__Objective__: Restate the opening lines of the material below word for word, stopping after the line that contains "0.8)), 0.2 * MM)".

__Data provided__:
********************
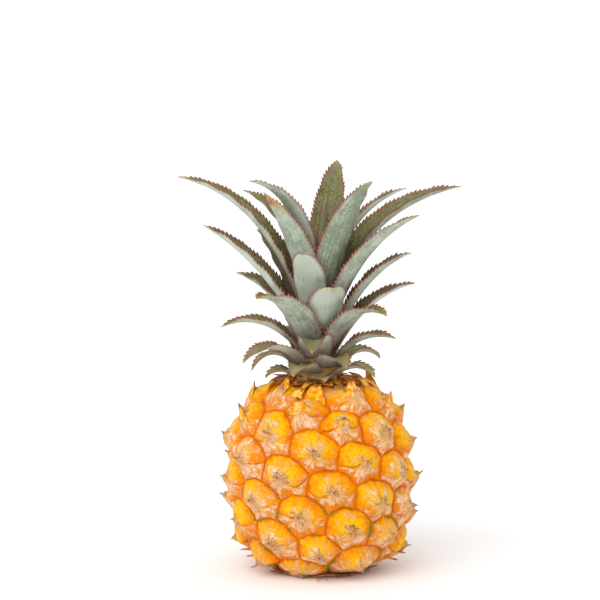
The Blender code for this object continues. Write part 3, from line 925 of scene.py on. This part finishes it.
def dry_tip_finish(name, colours, dry_colour):
    """Dry fibrous tissue, darker at its edges and its point. Fresh tissue is orange at its foot."""
    r = Recipe(name, 0.14, dry_colour)
    along, edge, tone, fresh = (r.attribute(n) for n in ("along", "edge", "tone", "fresh"))
    grain = r.noise(1300, detail=5)
    mottle = r.noise(420, detail=5)
    fibre_place = r.vector(r.math("MULTIPLY", edge, 5.0), along, r.math("MULTIPLY", tone, 8))
    fibre = r.noise(1.0, detail=4, vector=fibre_place)
    r.coat(colours.paper, r.patch(0.42, 0.6, (fibre, 0.6), (grain, 0.4)))
    juicy = r.mix(r.rise(mottle, 0.4, 0.6), colours.amber, colours.yellow)
    r.coat(juicy, r.patch(0.75, 0.35, (along, 1.0), (mottle, 0.6), (fresh, -0.8)))
    r.coat(colours.cream, r.patch(0.5, 0.58, (fibre, 0.6), (mottle, 0.4)), fresh, 0.6)
    r.coat(colours.bark, r.patch(0.9, 1.2, (along, 1.0), (grain, 0.5), (tone, 0.15), (fresh, -0.12)), 0.9)
    r.coat(colours.rust, r.patch(1.0, 1.15, (edge, 1.0), (grain, 0.3)), fresh, 0.7)
    roughness = r.math("MULTIPLY_ADD", grain, 0.3, 0.45)
    return r.finish(roughness, r.blend((grain, 0.5), (fibre, 0.8)), 0.2 * MM)


def build_dried_flowers(settings):
    """Withered flower parts that fan out from the middle of each eye over its dome."""
    strands = Strands()
    t = np.linspace(0, 1, FIBRE_STEPS)
    for eye in all_eyes()[0]:
        draw = random.Random(2000 + eye.number)
        around = len(eye.rim)
        top = int(np.argmax(unit(eye.rim - eye.site) @ eye.uphill))
        for _ in range(draw.randint(FEWEST_FIBRES, MOST_FIBRES)):
            if draw.random() < UPWARD_FIBRES:
                spread = draw.gauss(0, UPWARD_SPREAD)
            else:
                spread = 0.5 + draw.gauss(0, DOWNWARD_SPREAD)
            drift = draw.uniform(-0.09, 0.09) * np.sin(t * draw.uniform(1.5, 4.5))
            places = (top + (spread + drift) * around) % around
            before = np.floor(places).astype(int)
            part = (places - before)[:, None]
            spokes = eye.rim[before % around] * (1 - part) + eye.rim[(before + 1) % around] * part
            reach = settings.fibre_length / eye.radius * draw.uniform(0.15, 0.9)
            skin, outward, _ = eye.skin(spokes, draw.uniform(0.03, 0.1) + reach * t)
            lift = draw.uniform(0.0, 0.35) * MM
            path = skin + outward * (0.06 * MM + lift * t[:, None] ** 2) * squash(eye.site)
            side = np.cross(outward, unit(np.gradient(path, axis=0)))
            width = FIBRE_WIDTH * draw.uniform(0.5, 1.3) * np.sin(math.pi * (0.18 + 0.78 * t))
            thick = width * FIBRE_THICKNESS / FIBRE_WIDTH
            strands.add(sliver(path, side, width, thick, around=5), draw.random())
    strands.piece("dried_flowers", dry_tip_finish("dried_flower", settings, settings.ash), "skin")


def build_neck_scales(settings):
    """Dry red-brown scales crowded under the lowest leaves, and orange bracts that climb to them."""
    strands = Strands()
    share = np.linspace(0, 1, NECK_SCALE_STEPS)[:, None]
    fade = 1 - share[:, 0]
    for number in range(NECK_SCALES):
        draw = random.Random(5000 + number)
        turn = number * NECK_TURN + draw.uniform(-0.15, 0.15)
        out, side = directions(turn)
        outermost = number / NECK_SCALES
        foot = out * (NECK_SCALES_FROM + NECK_SCALES_SPREAD * outermost) + (CROWN_X, 0, 0)
        foot += UP * (NECK_SCALES_TOP - NECK_SCALES_DROP * outermost)
        aim = unit(out + UP * draw.uniform(0.0, 0.35) + side * draw.uniform(-0.4, 0.4))
        length = draw.uniform(*NECK_SCALE_LENGTHS) * MM
        path = foot + aim * length * share - UP * draw.uniform(0.0, 0.45) * length * share**2
        widths = NECK_SCALE_WIDTH * draw.uniform(0.5, 1.1) * fade**0.7 + 0.08 * MM
        thick = NECK_SCALE_THICKNESS * fade**0.5 + 0.05 * MM
        fresh = draw.choice((0, 0, 0, 0.4, 0.9))
        scale = sliver(path, -side, widths, thick, around=8, fold=NECK_SCALE_FOLD)
        strands.add(scale, draw.random(), fresh, loose=True)
    for number in range(NECK_BRACTS):
        if number == BARE_PLACE:
            continue
        draw = random.Random(5500 + number)
        turn = math.tau * ((number + draw.uniform(-0.4, 0.4)) / NECK_BRACTS - 0.25)
        out, side = directions(turn)
        foot = out * draw.uniform(*BRACT_FOOT_OUT) * MM
        foot += UP * draw.uniform(*BRACT_FOOT_HEIGHT) * MM
        tip = out * draw.uniform(*BRACT_TIP_OUT) * MM + side * draw.uniform(*BRACT_TIP_ASIDE) * MM
        tip += UP * draw.uniform(*BRACT_TIP_HEIGHT) * MM
        path = foot + (tip - foot) * share + unit(UP + out) * NECK_BRACT_ARCH * np.sin(share * math.pi)
        widths = NECK_BRACT_WIDTH * draw.uniform(0.7, 1.3) * fade**0.6 + 0.08 * MM
        thick = NECK_BRACT_THICKNESS * fade**0.5 + 0.05 * MM
        bract = sliver(path, side, widths, thick, around=12, fold=NECK_BRACT_FOLD)
        strands.add(bract, draw.random(), 1.0, loose=True)
    strands.piece("neck_scales", dry_tip_finish("neck_scale", settings, settings.rust), "skin")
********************
__Completed task__:
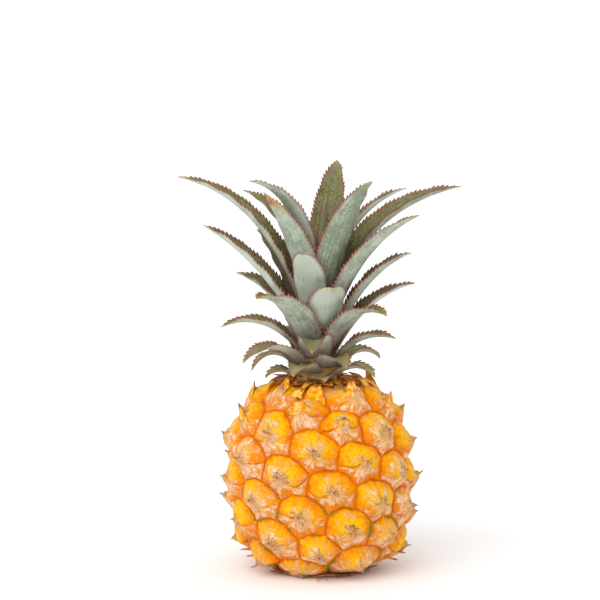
The Blender code for this object continues. Write part 3, from line 925 of scene.py on. This part finishes it.
def dry_tip_finish(name, colours, dry_colour):
    """Dry fibrous tissue, darker at its edges and its point. Fresh tissue is orange at its foot."""
    r = Recipe(name, 0.14, dry_colour)
    along, edge, tone, fresh = (r.attribute(n) for n in ("along", "edge", "tone", "fresh"))
    grain = r.noise(1300, detail=5)
    mottle = r.noise(420, detail=5)
    fibre_place = r.vector(r.math("MULTIPLY", edge, 5.0), along, r.math("MULTIPLY", tone, 8))
    fibre = r.noise(1.0, detail=4, vector=fibre_place)
    r.coat(colours.paper, r.patch(0.42, 0.6, (fibre, 0.6), (grain, 0.4)))
    juicy = r.mix(r.rise(mottle, 0.4, 0.6), colours.amber, colours.yellow)
    r.coat(juicy, r.patch(0.75, 0.35, (along, 1.0), (mottle, 0.6), (fresh, -0.8)))
    r.coat(colours.cream, r.patch(0.5, 0.58, (fibre, 0.6), (mottle, 0.4)), fresh, 0.6)
    r.coat(colours.bark, r.patch(0.9, 1.2, (along, 1.0), (grain, 0.5), (tone, 0.15), (fresh, -0.12)), 0.9)
    r.coat(colours.rust, r.patch(1.0, 1.15, (edge, 1.0), (grain, 0.3)), fresh, 0.7)
    roughness = r.math("MULTIPLY_ADD", grain, 0.3, 0.45)
    return r.finish(roughness, r.blend((grain, 0.5), (fibre, 0.8)), 0.2 * MM)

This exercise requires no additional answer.